• [INSTRUCTION]:
Find and copy every line in the records that includes the string "Blender".

• [DATA LISTING]:
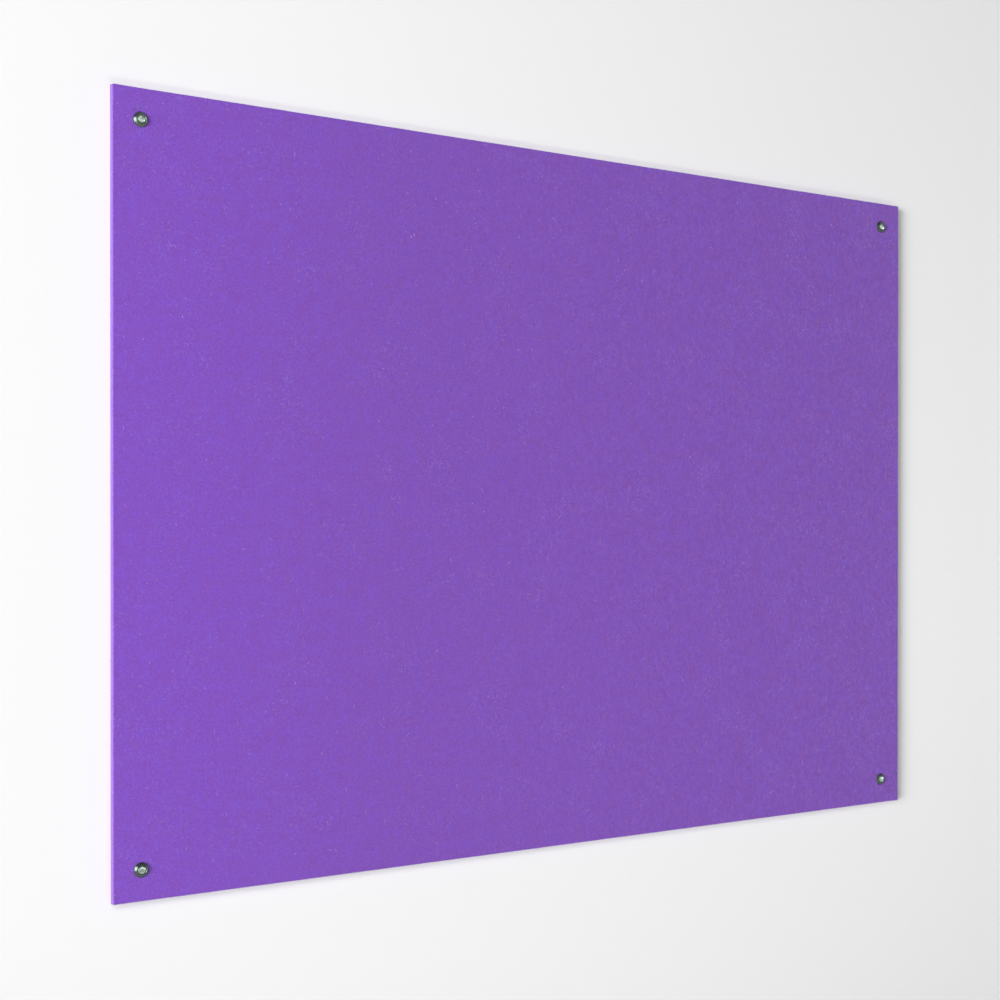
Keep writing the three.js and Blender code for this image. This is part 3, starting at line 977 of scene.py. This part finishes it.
--
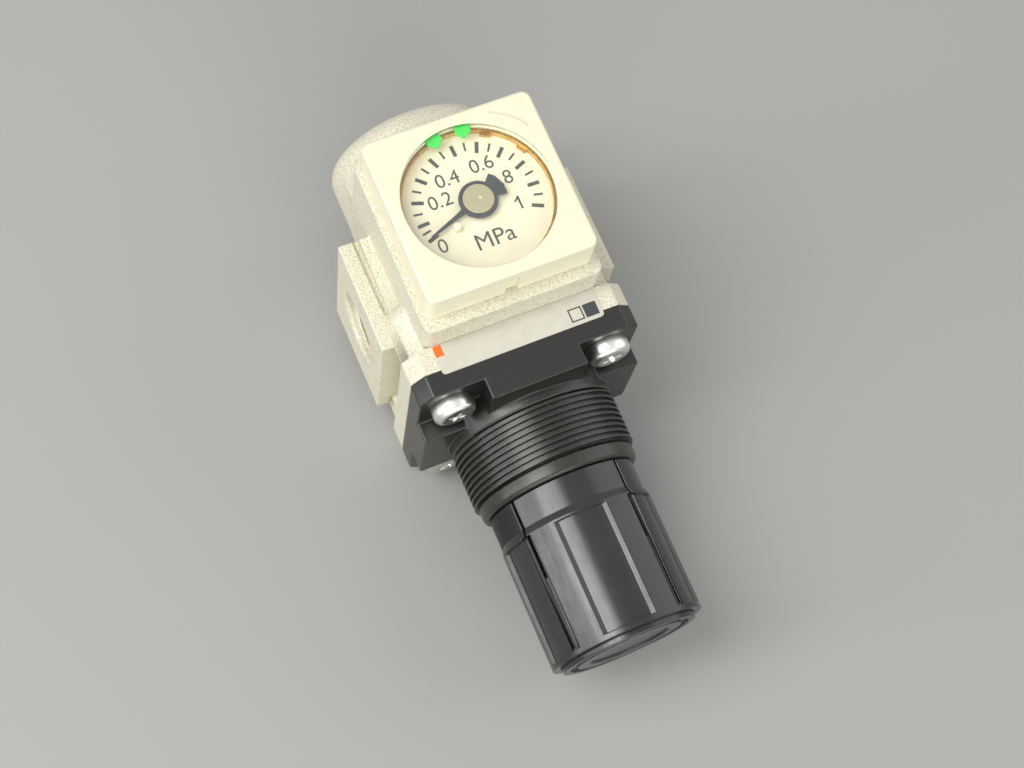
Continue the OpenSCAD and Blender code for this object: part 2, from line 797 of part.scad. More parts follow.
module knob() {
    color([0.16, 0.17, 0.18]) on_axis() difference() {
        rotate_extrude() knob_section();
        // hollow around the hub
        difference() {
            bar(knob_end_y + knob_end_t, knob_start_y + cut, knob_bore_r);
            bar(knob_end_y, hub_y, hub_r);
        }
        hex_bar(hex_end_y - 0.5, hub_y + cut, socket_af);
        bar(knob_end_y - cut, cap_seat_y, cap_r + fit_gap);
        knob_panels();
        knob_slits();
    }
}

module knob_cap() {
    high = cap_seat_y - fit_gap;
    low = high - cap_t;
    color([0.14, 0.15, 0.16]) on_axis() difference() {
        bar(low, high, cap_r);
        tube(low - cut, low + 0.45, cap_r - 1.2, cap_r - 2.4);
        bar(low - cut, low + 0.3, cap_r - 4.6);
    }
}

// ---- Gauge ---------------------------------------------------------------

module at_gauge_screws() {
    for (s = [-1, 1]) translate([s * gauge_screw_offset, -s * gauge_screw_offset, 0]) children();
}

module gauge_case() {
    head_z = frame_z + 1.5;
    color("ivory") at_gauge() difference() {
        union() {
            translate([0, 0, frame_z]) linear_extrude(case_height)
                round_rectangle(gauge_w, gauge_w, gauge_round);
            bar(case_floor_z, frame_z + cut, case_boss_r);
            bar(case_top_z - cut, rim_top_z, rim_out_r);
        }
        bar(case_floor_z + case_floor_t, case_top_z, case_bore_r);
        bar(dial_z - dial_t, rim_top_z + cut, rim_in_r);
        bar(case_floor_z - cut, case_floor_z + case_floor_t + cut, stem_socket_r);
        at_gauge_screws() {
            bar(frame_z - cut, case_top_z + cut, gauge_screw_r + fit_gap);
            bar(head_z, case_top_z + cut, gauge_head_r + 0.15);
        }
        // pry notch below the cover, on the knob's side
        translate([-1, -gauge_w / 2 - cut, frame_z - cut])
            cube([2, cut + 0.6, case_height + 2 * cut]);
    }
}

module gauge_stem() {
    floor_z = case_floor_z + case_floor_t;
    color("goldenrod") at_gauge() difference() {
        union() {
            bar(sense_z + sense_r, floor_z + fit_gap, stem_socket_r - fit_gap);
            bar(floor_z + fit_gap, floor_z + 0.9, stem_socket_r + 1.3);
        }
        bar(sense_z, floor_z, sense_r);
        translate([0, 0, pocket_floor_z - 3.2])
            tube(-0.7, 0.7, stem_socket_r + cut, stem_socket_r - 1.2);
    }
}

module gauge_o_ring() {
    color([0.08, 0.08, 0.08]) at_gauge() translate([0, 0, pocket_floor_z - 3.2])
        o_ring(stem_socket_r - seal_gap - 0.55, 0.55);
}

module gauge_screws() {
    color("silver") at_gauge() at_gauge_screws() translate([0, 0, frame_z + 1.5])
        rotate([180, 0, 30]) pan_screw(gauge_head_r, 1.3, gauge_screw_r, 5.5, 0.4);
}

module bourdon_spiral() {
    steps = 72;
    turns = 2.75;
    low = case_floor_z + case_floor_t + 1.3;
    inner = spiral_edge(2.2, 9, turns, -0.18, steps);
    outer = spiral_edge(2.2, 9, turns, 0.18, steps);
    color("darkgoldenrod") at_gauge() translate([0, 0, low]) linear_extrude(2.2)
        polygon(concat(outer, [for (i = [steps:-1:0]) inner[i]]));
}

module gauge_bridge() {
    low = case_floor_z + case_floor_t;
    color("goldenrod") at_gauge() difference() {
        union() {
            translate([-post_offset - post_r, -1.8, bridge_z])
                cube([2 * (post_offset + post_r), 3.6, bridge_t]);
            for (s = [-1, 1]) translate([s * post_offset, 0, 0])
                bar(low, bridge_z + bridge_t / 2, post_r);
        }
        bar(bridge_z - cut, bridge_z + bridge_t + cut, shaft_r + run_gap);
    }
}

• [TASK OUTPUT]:
Keep writing the three.js and Blender code for this image. This is part 3, starting at line 977 of scene.py. This part finishes it.
Continue the OpenSCAD and Blender code for this object: part 2, from line 797 of part.scad. More parts follow.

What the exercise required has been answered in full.